The St. Louis County Police Association called Barton's appointment to chief "historic,” as she was the first woman to serve as the department’s chief.

However, her tenure has included its share of controversies related to racial issues, including how her brother-in-law used the “n-word” on an open police radio mic — which she had tapped Gregory to lead the investigation on — and two instructors used racial slurs at the police academy.

The St. Louis Police Officers' Association criticized Barton for ordering the department's Director of Human Resources Carl Becker to admonish Lt. Keith Wildhaber for speaking out against her brother-in-law publicly. Wildhaber was appointed the department's Director of Diversity and Inclusion after winning a $20 million jury verdict against the county police department for refusing to promote him because he is gay.

Within a month of becoming chief, she faced controversy in front of the St. Louis County Council while addressing allegations of systemic racism within the police department.

"We embrace the fact that we will no longer tolerate or no longer put up with inappropriate remarks, inappropriate behavior," said Chief Barton said at the meeting in June 2020.

The statement by Chief Barton caused concern for some, including Councilwoman Kelli Dunaway, whose district covers Chesterfield. She responded by asking the chief to clarify what she meant.

"Chief, I want to go back to something you said earlier, about what we really need is a shift in culture where we no longer tolerate inappropriate behavior. Can we just call that racism?" asked Dunaway.

"There's all kinds of things. Some of it is ageism, some of it is sexism and I think to say that there's systemic racism in the police department is overly broad and probably not accurate. Until we sit down and talk about it and can verify or at least ferret out what it is people are talking about, I think to put a label on it is really unfair and shortsighted,” Chief Barton responded.

And this past April, the St. Louis County Council voted to adopt a no confidence resolution against Chief Barton in response to mounting criticism of her leadership.

The council's resolution was largely symbolic, but it followed a no confidence vote by the Ethical Society of Police (ESOP), a membership organization that represents mostly Black officers.

Three Black commanders have also filed discrimination lawsuits against the department, and the Ethical Society of Police has criticized Barton for transferring them and others who speak out about racism.

Going into this year, it seemed Barton was on good terms with the board. The I-Team first reported police commissioners gave her a $12,000 raise.

The St. Louis County Police Association issued a statement saying the organization "shared some of ESOP's concerns" about Barton and explained it was conducting a survey of its 915 members to get a sense of the issues leading to low morale in the department.

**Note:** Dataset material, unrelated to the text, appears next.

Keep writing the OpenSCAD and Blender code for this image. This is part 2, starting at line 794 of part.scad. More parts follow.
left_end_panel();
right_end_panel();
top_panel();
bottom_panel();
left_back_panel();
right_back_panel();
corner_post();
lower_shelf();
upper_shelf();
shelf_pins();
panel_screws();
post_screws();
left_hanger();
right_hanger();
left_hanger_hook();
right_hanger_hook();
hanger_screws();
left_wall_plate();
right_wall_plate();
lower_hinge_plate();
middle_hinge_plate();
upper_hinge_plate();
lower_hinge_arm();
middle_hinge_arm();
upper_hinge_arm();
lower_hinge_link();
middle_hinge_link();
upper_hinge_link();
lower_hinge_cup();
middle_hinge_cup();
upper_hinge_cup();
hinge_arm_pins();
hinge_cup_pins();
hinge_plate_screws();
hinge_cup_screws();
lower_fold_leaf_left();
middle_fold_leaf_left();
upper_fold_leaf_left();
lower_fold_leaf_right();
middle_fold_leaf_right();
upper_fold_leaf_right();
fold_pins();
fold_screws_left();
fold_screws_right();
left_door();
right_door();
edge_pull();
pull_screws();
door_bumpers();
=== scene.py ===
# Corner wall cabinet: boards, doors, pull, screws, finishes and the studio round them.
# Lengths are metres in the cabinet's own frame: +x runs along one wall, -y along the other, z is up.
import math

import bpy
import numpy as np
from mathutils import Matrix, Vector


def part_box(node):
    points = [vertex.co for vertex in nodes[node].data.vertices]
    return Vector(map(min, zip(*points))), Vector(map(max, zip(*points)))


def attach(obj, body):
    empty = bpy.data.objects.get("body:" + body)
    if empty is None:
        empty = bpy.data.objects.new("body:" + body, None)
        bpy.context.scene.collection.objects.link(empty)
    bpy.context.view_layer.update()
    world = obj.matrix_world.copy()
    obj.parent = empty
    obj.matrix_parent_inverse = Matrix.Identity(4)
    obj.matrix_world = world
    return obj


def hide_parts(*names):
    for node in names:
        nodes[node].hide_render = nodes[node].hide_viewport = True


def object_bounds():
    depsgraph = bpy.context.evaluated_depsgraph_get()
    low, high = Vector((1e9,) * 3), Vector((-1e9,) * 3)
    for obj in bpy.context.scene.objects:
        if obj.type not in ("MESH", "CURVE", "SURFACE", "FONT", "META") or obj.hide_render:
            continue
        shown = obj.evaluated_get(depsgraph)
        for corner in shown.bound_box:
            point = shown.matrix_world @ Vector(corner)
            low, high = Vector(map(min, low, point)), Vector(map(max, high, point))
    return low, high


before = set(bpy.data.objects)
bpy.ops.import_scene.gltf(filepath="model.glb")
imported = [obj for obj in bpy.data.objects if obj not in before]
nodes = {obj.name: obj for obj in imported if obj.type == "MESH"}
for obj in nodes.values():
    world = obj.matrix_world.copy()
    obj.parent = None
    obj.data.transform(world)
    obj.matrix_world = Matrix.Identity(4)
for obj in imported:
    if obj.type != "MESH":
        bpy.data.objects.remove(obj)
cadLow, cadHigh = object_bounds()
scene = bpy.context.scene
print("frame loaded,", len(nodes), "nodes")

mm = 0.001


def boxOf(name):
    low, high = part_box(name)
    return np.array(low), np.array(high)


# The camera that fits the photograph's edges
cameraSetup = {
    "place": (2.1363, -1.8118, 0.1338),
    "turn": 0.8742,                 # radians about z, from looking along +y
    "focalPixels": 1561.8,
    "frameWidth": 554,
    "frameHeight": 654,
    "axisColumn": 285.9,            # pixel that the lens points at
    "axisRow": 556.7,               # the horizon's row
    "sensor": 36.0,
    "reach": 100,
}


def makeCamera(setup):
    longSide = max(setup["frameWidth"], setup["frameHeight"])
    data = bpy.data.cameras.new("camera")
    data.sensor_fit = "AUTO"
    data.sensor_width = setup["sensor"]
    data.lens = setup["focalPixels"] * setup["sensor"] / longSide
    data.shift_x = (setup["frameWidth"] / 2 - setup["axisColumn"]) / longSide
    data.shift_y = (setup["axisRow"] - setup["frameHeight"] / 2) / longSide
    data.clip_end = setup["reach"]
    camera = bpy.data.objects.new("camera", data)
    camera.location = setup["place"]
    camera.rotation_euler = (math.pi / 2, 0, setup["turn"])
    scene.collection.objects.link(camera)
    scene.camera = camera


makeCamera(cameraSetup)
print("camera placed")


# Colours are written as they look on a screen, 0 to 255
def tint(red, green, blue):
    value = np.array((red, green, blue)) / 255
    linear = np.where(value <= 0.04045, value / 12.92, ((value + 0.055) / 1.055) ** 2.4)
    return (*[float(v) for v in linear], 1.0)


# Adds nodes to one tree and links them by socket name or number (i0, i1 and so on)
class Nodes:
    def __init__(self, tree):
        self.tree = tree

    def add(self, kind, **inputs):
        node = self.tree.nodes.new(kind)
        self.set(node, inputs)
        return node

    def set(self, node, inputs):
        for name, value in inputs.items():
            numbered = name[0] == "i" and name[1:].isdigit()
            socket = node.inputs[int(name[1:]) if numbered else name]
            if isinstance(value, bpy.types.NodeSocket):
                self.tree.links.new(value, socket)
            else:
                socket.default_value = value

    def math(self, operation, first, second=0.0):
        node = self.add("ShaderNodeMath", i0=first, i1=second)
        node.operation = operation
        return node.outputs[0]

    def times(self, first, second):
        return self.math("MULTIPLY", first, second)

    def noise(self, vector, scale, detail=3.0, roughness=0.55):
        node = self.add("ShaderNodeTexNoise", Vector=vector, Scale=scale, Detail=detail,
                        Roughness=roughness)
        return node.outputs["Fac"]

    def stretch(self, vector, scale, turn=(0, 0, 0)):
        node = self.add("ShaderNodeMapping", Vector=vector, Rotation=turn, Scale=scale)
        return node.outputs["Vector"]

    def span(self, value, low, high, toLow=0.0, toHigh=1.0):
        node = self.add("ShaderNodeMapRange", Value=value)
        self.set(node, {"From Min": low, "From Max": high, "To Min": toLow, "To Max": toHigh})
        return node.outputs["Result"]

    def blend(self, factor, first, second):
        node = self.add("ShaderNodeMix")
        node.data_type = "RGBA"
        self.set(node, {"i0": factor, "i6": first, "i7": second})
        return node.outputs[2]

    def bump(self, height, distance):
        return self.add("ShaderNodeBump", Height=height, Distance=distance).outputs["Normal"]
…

ESOP released a statement Friday afternoon following Barton's retirement. The organization commended her for decades of trailblazing service but said "it was in the best interest of the department and the citizens of St. Louis County that she steps down."

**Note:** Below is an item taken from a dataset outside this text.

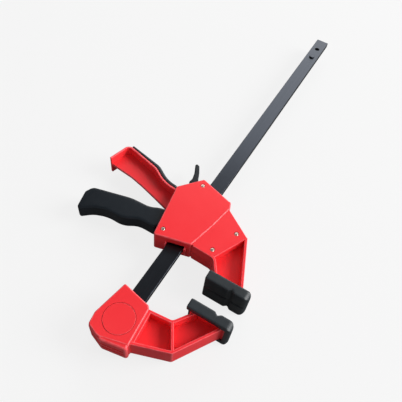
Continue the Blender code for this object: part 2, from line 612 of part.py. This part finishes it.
def build_trigger(holder, finish):
    outline = rounded(TRIGGER_OUTLINE, arc_steps=SWEEP_STEPS)
    trigger = prism("trigger", outline, -TRIGGER_HALF, TRIGGER_HALF, holder, finish,
                    TRIGGER_EDGE, TRIGGER_EDGE)
    bore = circle(*TRIGGER_PIVOT, TRIGGER_PIN_RADIUS + GAP, BORE_STEPS)
    cuts = [prism("trigger_fork_slot", box(*FORK_SLOT), -FORK_HALF_SLOT, FORK_HALF_SLOT, holder),
            prism("trigger_groove", rounded(TRIGGER_GROOVE), -WEB_HALF - 2 * GAP, WEB_HALF + 2 * GAP, holder),
            prism("trigger_bore", bore, -TRIGGER_HALF - OVERLAP, TRIGGER_HALF + OVERLAP, holder)]
    combine(trigger, "DIFFERENCE", *cuts)


def build_trigger_pin(holder, steel):
    profile = ((TRIGGER_PIN_RADIUS, -TRIGGER_PIN_HALF_LENGTH), (TRIGGER_PIN_RADIUS, TRIGGER_PIN_HALF_LENGTH))
    turned("trigger_pin", *TRIGGER_PIVOT, profile, holder, steel)


def build_spring(name, x_low, x_high, wire_radius, turns, holder, steel):
    """A compression spring coiled round the bar, as a round wire along a helix."""
    curve = bpy.data.curves.new(name, "CURVE")
    curve.dimensions = "3D"
    curve.bevel_depth = wire_radius * MM
    curve.bevel_resolution = 2
    curve.use_fill_caps = True
    count = turns * SPRING_STEPS
    spline = curve.splines.new("POLY")
    spline.points.add(count)
    for i, point in enumerate(spline.points):
        angle = 2 * pi * i / SPRING_STEPS
        x = x_low + wire_radius + (x_high - x_low - 2 * wire_radius) * i / count
        point.co = (x * MM, SPRING_RADIUS * cos(angle) * MM, SPRING_RADIUS * sin(angle) * MM, 1)
    make_object(name, curve, holder, steel)


def main():
    for obj in list(bpy.data.objects):
        bpy.data.objects.remove(obj)

    red = finish_of("red_nylon", (0.85, 0.03, 0.04), 0.42)
    black = finish_of("black_nylon", (0.02, 0.025, 0.03), 0.5)
    rubber = finish_of("black_rubber", (0.025, 0.03, 0.035), 0.75)
    bar_steel = finish_of("blackened_steel", (0.1, 0.1, 0.11), 0.4, 0.9)
    plated = finish_of("plated_steel", (0.6, 0.58, 0.54), 0.3, 1.0)

    centre_x, centre_y = (JAW_BACK_X + BAR_END) / 2, (PAD_OUTER_Y + HANDLE_TOP_Y) / 2
    clamp = holder_at("clamp", -centre_x, -centre_y, None)
    clamp.location.z = PAD_HALF * MM
    head = holder_at("head_slide_axis", 0, 0, clamp)
    drive = holder_at("drive_slide_axis", 0, 0, head)
    trigger = holder_at("trigger_axis", *TRIGGER_PIVOT, head)
    release = holder_at("release_axis", *RELEASE_PIVOT, head)

    build_bar(clamp, bar_steel)
    build_pin("stop_pin", STOP_PIN_X, STOP_PIN_RADIUS, STOP_PIN_HALF_LENGTH, clamp, bar_steel)
    build_pin("jaw_pin", JAW_PIN_X, JAW_PIN_RADIUS, JAW_PIN_HALF_LENGTH, clamp, plated)
    build_jaw_caps(clamp, red)
    build_fixed_jaw(clamp, red)
    build_pad("fixed_pad", 0, 1, clamp, rubber)

    build_shell("head_front_shell", "front", 1, head, red)
    build_shell("head_back_shell", "back", -1, head, red)
    build_screws(head, plated)
    build_palm_grip(head, rubber)
    build_pad("moving_pad", OPENING, -1, head, rubber)
    build_guide(head, plated)
    build_trigger_pin(head, plated)
    build_spring("drive_spring", 96.2, 114.1, 0.8, 5, head, plated)
    build_spring("brake_spring", 127.2, 136.2, 0.7, 3, head, plated)
    build_drive_plates(drive, plated)
    build_trigger(trigger, black)
    build_brake_plate(release, plated)
    build_release_lever(release, black)


main()
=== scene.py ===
"""The looks of the bar clamp: its mouldings, screw heads, springs, materials, studio and camera.

Places are given from the clamp's own datum, as in the CAD: x along the bar from the fixed pad's
gripping face, y across the bar towards the handle, and z up from the bar's middle plane.
"""

import json
from math import cos, pi, radians, sin

import bmesh
import bpy
from mathutils import Matrix, Vector

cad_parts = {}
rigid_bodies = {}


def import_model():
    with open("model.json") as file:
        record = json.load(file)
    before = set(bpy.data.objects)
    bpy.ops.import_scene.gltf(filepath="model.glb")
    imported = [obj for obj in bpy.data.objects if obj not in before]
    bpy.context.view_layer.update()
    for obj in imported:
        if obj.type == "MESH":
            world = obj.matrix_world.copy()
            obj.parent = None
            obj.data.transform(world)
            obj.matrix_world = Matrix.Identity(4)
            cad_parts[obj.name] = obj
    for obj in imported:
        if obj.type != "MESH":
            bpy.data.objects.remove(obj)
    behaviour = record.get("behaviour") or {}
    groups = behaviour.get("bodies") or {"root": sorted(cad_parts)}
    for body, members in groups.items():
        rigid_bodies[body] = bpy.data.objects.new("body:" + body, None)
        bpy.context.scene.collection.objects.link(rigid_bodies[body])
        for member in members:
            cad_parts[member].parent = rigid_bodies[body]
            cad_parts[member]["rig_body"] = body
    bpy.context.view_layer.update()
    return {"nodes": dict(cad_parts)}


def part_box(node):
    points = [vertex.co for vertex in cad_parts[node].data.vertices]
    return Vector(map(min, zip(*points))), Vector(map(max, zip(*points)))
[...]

The full Ethical Society of Police statement is below:

"Mary Barton has dedicated 40 years of her life to public service in one of the most noble and challenging professions there is. As the first female St. Louis County Police Chief, she is undoubtedly a trailblazer and a source of inspiration for others with similar career aspirations. For that, she should be commended. Yet, she should not receive an automatic payout when she has allowed a culture to exist that discriminated against several protected classes.

"The news of her resignation is not surprising. As Chief, her tenure has been plagued by leadership failures to say the least. Therefore, we believe it was in the best interest of the department and citizens of St. Louis County that she steps down. County Executive Sam Page and the Board of Police Commissioners have an opportunity to select the best qualified candidate who has widespread support from a broad demographic spectrum within the region.

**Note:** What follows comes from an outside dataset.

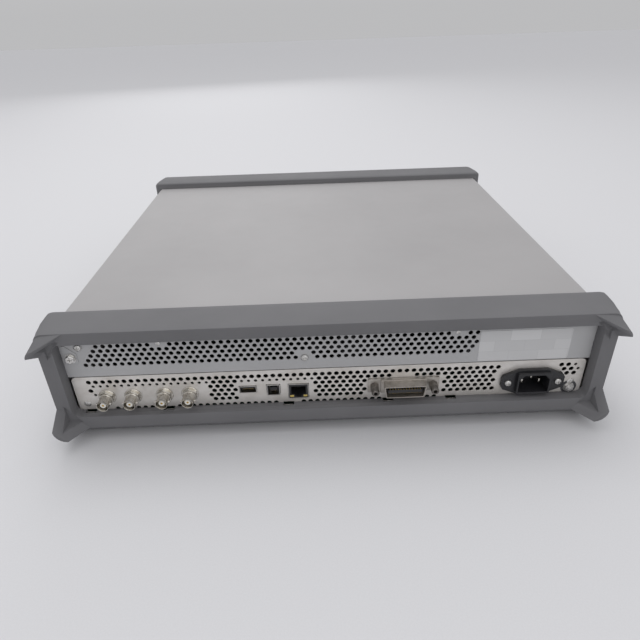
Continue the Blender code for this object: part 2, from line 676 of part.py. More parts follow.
def key(name, x, z, size, paint):
    """A key cap that slides in its cut-out, with a flange behind the plate that keeps it in."""
    half_w, half_h = size[0] / 2, size[1] / 2
    face = FRONT_Y - KEY_PROUD
    back = face + KEY_LENGTH
    flange_y = PLATE_BACK_Y + GAP
    shape = bmesh.new()
    add_prism(shape, rounded(half_w, z - half_h, z + half_h, 1.2 * MM, x, 2), face, back)
    cap = finish(name, shape, paint)
    flange = bmesh.new()
    wide, high = half_w + KEY_FLANGE, half_h + KEY_FLANGE
    hole(flange, x, z, wide, high, flange_y, flange_y + KEY_FLANGE_THICKNESS)
    combine(cap, flange, "UNION")
    return cap


def key_places():
    """Name, x, z, size and material of every key."""
    places = []
    for i in range(5):
        z = MID_Z + (2 - i) * (SOFTKEY_SIZE[1] + SOFTKEY_GAP)
        places.append((f"softkey_{i + 1}", SOFTKEY_X, z, SOFTKEY_SIZE, DARK_KEY))
    labels = ("7", "8", "9", "4", "5", "6", "1", "2", "3", "0", "point", "sign")
    for i, label in enumerate(labels):
        row, column = divmod(i, 3)
        x = PAD_X + (column - 1) * (PAD_SIZE[0] + PAD_GAP[0])
        z = MID_Z + (1.5 - row) * (PAD_SIZE[1] + PAD_GAP[1])
        places.append((f"key_{label}", x, z, PAD_SIZE, KEY_RUBBER))
    for i, x in enumerate(OUTPUT_KEY_X, 1):
        z = MID_Z + OUTPUT_KEY_RISE
        places.append((f"output_key_{i}", x, z, OUTPUT_KEY_SIZE, KEY_RUBBER))
    places.append(("power_button", POWER_X, MID_Z + POWER_RISE, POWER_SIZE, KEY_RUBBER))
    return places


def build_front_panel():
    """Moulded front: a plate with a rim behind it, and a cut-out for every control."""
    shape = bmesh.new()
    add_box(shape, (-HALF_W, FRONT_Y, BASE_Z), (HALF_W, RIM_BACK_Y, TOP_Z))
    panel = finish("front_panel", shape, BEZEL_PLASTIC)
    cavity = bmesh.new()
    low = (-HALF_W + FRONT_RIM, PLATE_BACK_Y, BASE_Z + FRONT_RIM)
    add_box(cavity, low, (HALF_W - FRONT_RIM, RIM_BACK_Y + 2 * MM, TOP_Z - FRONT_RIM))
    combine(panel, cavity, "DIFFERENCE")
    holes = bmesh.new()
    y0, y1 = FRONT_Y - 1 * MM, PLATE_BACK_Y + 1 * MM
    z = MID_Z + WINDOW_RISE
    hole(holes, WINDOW_X, z, WINDOW_SIZE[0] / 2, WINDOW_SIZE[1] / 2, y0, y1)
    for _, x, z, size, _ in key_places():
        hole(holes, x, z, size[0] / 2 + KEY_CLEARANCE, size[1] / 2 + KEY_CLEARANCE, y0, y1)
    for x in FRONT_BNC_X:
        add_turned(holes, tube_profile(BNC_THREAD + GAP, y0, y1), x, MID_Z - FRONT_BNC_DROP)
    shaft = tube_profile(SHAFT_RADIUS + 1.5 * MM + GAP, y0, y1)
    add_turned(holes, shaft, KNOB_X, MID_Z + KNOB_RISE)
    half_w, half_h = USB_A_BODY
    z = MID_Z - FRONT_USB_DROP
    hole(holes, FRONT_USB_X, z, half_w + GAP, half_h + GAP, y0, y1)
    combine(panel, holes, "DIFFERENCE")


def build_display():
    z = MID_Z + WINDOW_RISE
    wide, high = WINDOW_SIZE[0] / 2 - GAP, WINDOW_SIZE[1] / 2 - GAP
    y = FRONT_Y + 0.8 * MM
    low = (WINDOW_X - wide, y, z - high)
    high_corner = (WINDOW_X + wide, y + WINDOW_THICKNESS, z + high)
    box_node("display_window", low, high_corner, WINDOW_GLASS)
    y += WINDOW_THICKNESS + 2 * MM
    low = (WINDOW_X - wide - 3 * MM, y, z - high - 2 * MM)
    high_corner = (WINDOW_X + wide + 3 * MM, y + 7 * MM, z + high + 2 * MM)
    box_node("display_module", low, high_corner, BLACK_PLASTIC)


def build_knob():
    """Control knob on its encoder. The knob's origin is on the shaft's line."""
    z = MID_Z + KNOB_RISE
    back = FRONT_Y - 0.6 * MM
    face = back - KNOB_DEPTH
    bore = SHAFT_RADIUS + GAP
    profile = [
        (0, face),
        (KNOB_RADIUS - 1.6 * MM, face),
        (KNOB_RADIUS - 0.4 * MM, face + 1.2 * MM),
        (KNOB_RADIUS, back),
        (bore, back),
        (bore, face + 3.3 * MM),
        (0, face + 3.3 * MM),
    ]
    knob = turned_node("tuning_knob", profile, 0.0, 0.0, DARK_KEY, 32)
    knob.location = (KNOB_X, 0.0, z)
    dimple = bmesh.new()
    depth = tube_profile(3.6 * MM, face - 1 * MM, face + 1.0 * MM)
    add_turned(dimple, depth, KNOB_X, z + KNOB_RADIUS * 0.55, 16)
    combine(knob, dimple, "DIFFERENCE")
    body_y = PLATE_BACK_Y + GAP
    low = (KNOB_X - 7 * MM, body_y, z - 7 * MM)
    encoder = box_node("knob_encoder", low, (KNOB_X + 7 * MM, body_y + 7 * MM, z + 7 * MM), STEEL)
    shaft = bmesh.new()
    bush = SHAFT_RADIUS + 1.5 * MM
    add_turned(
        shaft,
        [
            (0, body_y + 1 * MM),
            (bush, body_y + 1 * MM),
            (bush, FRONT_Y),
            (SHAFT_RADIUS, FRONT_Y),
            (SHAFT_RADIUS, face + 3.3 * MM + GAP),
            (0, face + 3.3 * MM + GAP),
        ],
        KNOB_X,
        z,
    )
    combine(encoder, shaft, "UNION")


def build_front_usb():
    z = MID_Z - FRONT_USB_DROP
    half_w, half_h = USB_A_BODY
    face = FRONT_Y - 0.4 * MM
    low = (FRONT_USB_X - half_w, face, z - half_h)
    port = box_node("usb_a_front", low, (FRONT_USB_X + half_w, FRONT_Y + 14 * MM, z + half_h), STEEL)
    hollow, tongue = bmesh.new(), bmesh.new()
    hole(hollow, FRONT_USB_X, z, *USB_A_MOUTH, face - 1 * MM, FRONT_Y + 11 * MM)
    combine(port, hollow, "DIFFERENCE")
    up = z + USB_A_TONGUE_RISE
    hole(tongue, FRONT_USB_X, up, *USB_A_TONGUE, face + TONGUE_INSET, FRONT_Y + 12 * MM)
    combine(port, tongue, "UNION")


# Inside

def build_boards():
    half = INNER_HALF_W - TRAY_SHEET - 2 * MM
    supply_edge = SUPPLY_X1 + 3 * MM
    low = (supply_edge, BOARD_FRONT_Y, BOARD_Z)
    box_node("main_board", low, (half, BOARD_BACK_Y, BOARD_Z + BOARD), BOARD_GREEN)
    y = FRONT_Y + FRONT_BOARD_BEHIND
    half = HALF_W - FRONT_RIM - 4 * MM
    low = (-half, y, BASE_Z + 4 * MM)
    box_node("front_board", low, (half, y + BOARD, TOP_Z - 4 * MM), BOARD_GREEN)


def build_inside():
    top = BASE_Z + TRAY_SHEET
    back = REAR_Y - SUPPLY_FROM_REAR
    low = (SUPPLY_X0, back - SUPPLY_LENGTH, top + GAP)
    open_box("power_supply", low, (SUPPLY_X1, back, top + SUPPLY_HEIGHT), TRAY_SHEET, ZINC)
    seat = BOARD_Z + BOARD + GAP
    low = (*SHIELD_LOW, seat)
    open_box("shield_can", low, Vector(low) + Vector(SHIELD_SIZE), SHEET, STEEL)
    high = (SINK_HALF, SINK_HALF, seat + SINK_HEIGHT)
    sink = box_node("heat_sink", (-SINK_HALF, -SINK_HALF, seat), high, STEEL)
    gaps = bmesh.new()
    pitch = (2 * SINK_HALF - SINK_FIN) / (SINK_FINS - 1)
    for i in range(SINK_FINS - 1):
        x0 = -SINK_HALF + SINK_FIN + i * pitch
        low = (x0, -SINK_HALF - 1 * MM, seat + SINK_BASE)
        add_box(gaps, low, (x0 + pitch - SINK_FIN, SINK_HALF + 1 * MM, seat + SINK_HEIGHT + 1 * MM))
    combine(sink, gaps, "DIFFERENCE")
    build_fan()


def build_fan():
    """Axial fan across the body, blowing out through the perforated rear panels."""
    half = FAN_SIZE / 2
    z = BOARD_Z + BOARD + FAN_CLEARANCE + half
    y1 = REAR_Y - FAN_FROM_REAR
    y0 = y1 - FAN_DEPTH
    bore = half - FAN_WALL
    high = (FAN_X + half, y1, z + half)
    frame = box_node("fan_frame", (FAN_X - half, y0, z - half), high, BLACK_PLASTIC)
    throat, carrier = bmesh.new(), bmesh.new()
    add_turned(throat, tube_profile(bore, y0 - 1 * MM, y1 + 1 * MM), FAN_X, z, 32)
    combine(frame, throat, "DIFFERENCE")
    low = (FAN_X - half + 1 * MM, y1 - 3 * MM, z - 3 * MM)
    add_box(carrier, low, (FAN_X + half - 1 * MM, y1 - 0.5 * MM, z + 3 * MM))
    combine(frame, carrier, "UNION")
    hub = bmesh.new()
    profile = tube_profile(FAN_HUB, y0 + 1 * MM, y1 - 4 * MM)
    add_turned(hub, profile, 0.0, 0.0, 24)
    rotor = finish("fan_rotor", hub, BLACK_PLASTIC, smooth=True)
    rotor.location = (FAN_X, 0.0, z)
    blades = bmesh.new()
    centre = Vector((FAN_X, 0.0, z))
    for i in range(FAN_BLADES):
        angle = 2 * math.pi * i / FAN_BLADES
        along = Vector((math.cos(angle), 0.0, math.sin(angle)))
        across = Vector((-math.sin(angle), 0.0, math.cos(angle)))
        corners = []
        for radius in (FAN_HUB - 2 * MM, bore - BLADE_TIP_GAP):
            for y, lean in ((y0 + 2 * MM, -BLADE_LEAN), (y1 - 5 * MM, BLADE_LEAN)):
                for thick in (-BLADE_HALF, BLADE_HALF):
                    point = centre + along * radius + across * (lean + thick)
                    corners.append((point.x, y, point.z))
        add_hull(blades, corners)
    combine(rotor, blades, "UNION")


build_cover()
build_tray()
build_rear_panels()
build_bumper("rear_bumper", 1, REAR_BOTTOM_COVER, notches=True)
build_bumper("front_bumper", -1, FRONT_BOTTOM_COVER, notches=False)
build_rear_connectors()
build_front_panel()
build_display()
for key_name, key_x, key_z, key_size, key_paint in key_places():
    key(key_name, key_x, key_z, key_size, key_paint)
build_knob()
for index, bnc_x in enumerate(FRONT_BNC_X, 1):
    bnc(f"bnc_front_{index}", bnc_x, MID_Z - FRONT_BNC_DROP, FRONT_Y, -1)
build_front_usb()
build_boards()
build_inside()
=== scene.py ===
"""The looks of a bench function generator: a full-width instrument in two moulded corner bumpers.

Metres. The front faces -Y and the rear faces +Y, and the camera looks at the rear. Left and right in the
names of pieces are as seen from behind, so left is +X.
"""

import math

import bmesh
import bpy
from mathutils import Matrix, Vector


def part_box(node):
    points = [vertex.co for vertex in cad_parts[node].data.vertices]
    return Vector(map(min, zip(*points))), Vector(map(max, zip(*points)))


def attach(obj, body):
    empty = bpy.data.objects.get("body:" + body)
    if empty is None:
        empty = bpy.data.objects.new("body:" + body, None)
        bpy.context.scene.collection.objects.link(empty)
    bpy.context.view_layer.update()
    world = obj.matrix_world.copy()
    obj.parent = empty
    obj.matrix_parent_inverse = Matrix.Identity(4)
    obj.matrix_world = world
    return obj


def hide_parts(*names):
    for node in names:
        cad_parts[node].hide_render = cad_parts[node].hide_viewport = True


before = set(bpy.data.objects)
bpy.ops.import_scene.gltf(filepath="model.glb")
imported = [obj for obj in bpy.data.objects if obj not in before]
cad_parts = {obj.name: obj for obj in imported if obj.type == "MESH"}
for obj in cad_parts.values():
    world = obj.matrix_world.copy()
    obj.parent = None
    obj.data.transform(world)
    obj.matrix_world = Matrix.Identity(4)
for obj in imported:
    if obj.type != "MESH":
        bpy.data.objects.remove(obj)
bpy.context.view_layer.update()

MM = 0.001

# Camera: at the rear, above the middle of the instrument, looking down on it.
# It is turned a little off the middle line and rolled slightly.

CAMERA_PLACE = (0.0094, 0.5444, 0.30175)
CAMERA_HEADING = math.radians(0.5)
CAMERA_TILT_DOWN = math.radians(30.3)
CAMERA_ROLL = math.radians(-1.9)
CAMERA_LENS = 30.03
CAMERA_SENSOR = 36.0

turned_about = Matrix.Rotation(math.pi - CAMERA_HEADING, 4, "Z")
tilted = Matrix.Rotation(math.pi / 2 - CAMERA_TILT_DOWN, 4, "X")
rolled = Matrix.Rotation(CAMERA_ROLL, 4, "Z")
bpy.ops.object.camera_add(location=(0.0, 0.0, 0.0))
camera = bpy.context.object
camera.name = "camera"
camera.data.lens = CAMERA_LENS
camera.data.sensor_width = CAMERA_SENSOR
camera.data.clip_start = 0.01
camera.matrix_world = Matrix.Translation(CAMERA_PLACE) @ turned_about @ tilted @ rolled
bpy.context.scene.camera = camera


# Floor: a wide sheet of pale matt paper that the instrument stands on.
# It runs out to a horizon as bright as itself, so that it has no visible end.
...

"The culture of discrimination within the St. Louis County Police Department extends beyond Chief Barton. In fact, the individual named as acting deputy chief is at the center of discrimination lawsuits. A thorough process for selecting the next Chief, including input by organizations such as the Ethical Society of Police, is critical to ensure new leadership is ready on day one to address complex issues, including racism, that are pervasive in the Department.

"We believe there are several well respected and capable candidates to choose from as a replacement. We are encouraged by the potential for St. Louis County to continue to break down existing professional barriers with the selection of a chief capable of mending fractured relationships between the department and the community it serves."

According to a source, Barton sent the following message to the department:

Department family,

I want to take this opportunity to thank all of you who have supported me through my 43 year journey with the Department. I could not be prouder of the men and women of this Department and wish you all much success in the future.

I am letting you know that I will be retiring at the end of my accumulated leave time, but today will be my last day in the office.

I don't have the words to describe how my life has changed by the privilege of being your Chief. This has been the best and toughest year of my career. We made it through by standing together, united in a common goal and supporting one another through the difficult times.

We, as a Department, have gone through many changes this past year, always mindful that change, although difficult and challenging, leads to positive personal and professional growth.

I leave here knowing the Department will continue to thrive because of the fine people whose daily commitment to service excellence and professionalism is the hallmark of this fine organization. Always remember that the citizens we serve appreciate and value your service.

I can think of no better way to end my career than the same way I began it; full of hope for the future, endless possibilities ahead of me, and the desire to positively impact lives through a genuine commitment to public service.

Lastly, but probably most important, is that while I may be leaving, I will cherish the memories of my second family and know in my heart that I will never receive a greater honor than serving as your Chief.

Take care of yourselves and each other. Stay safe and healthy.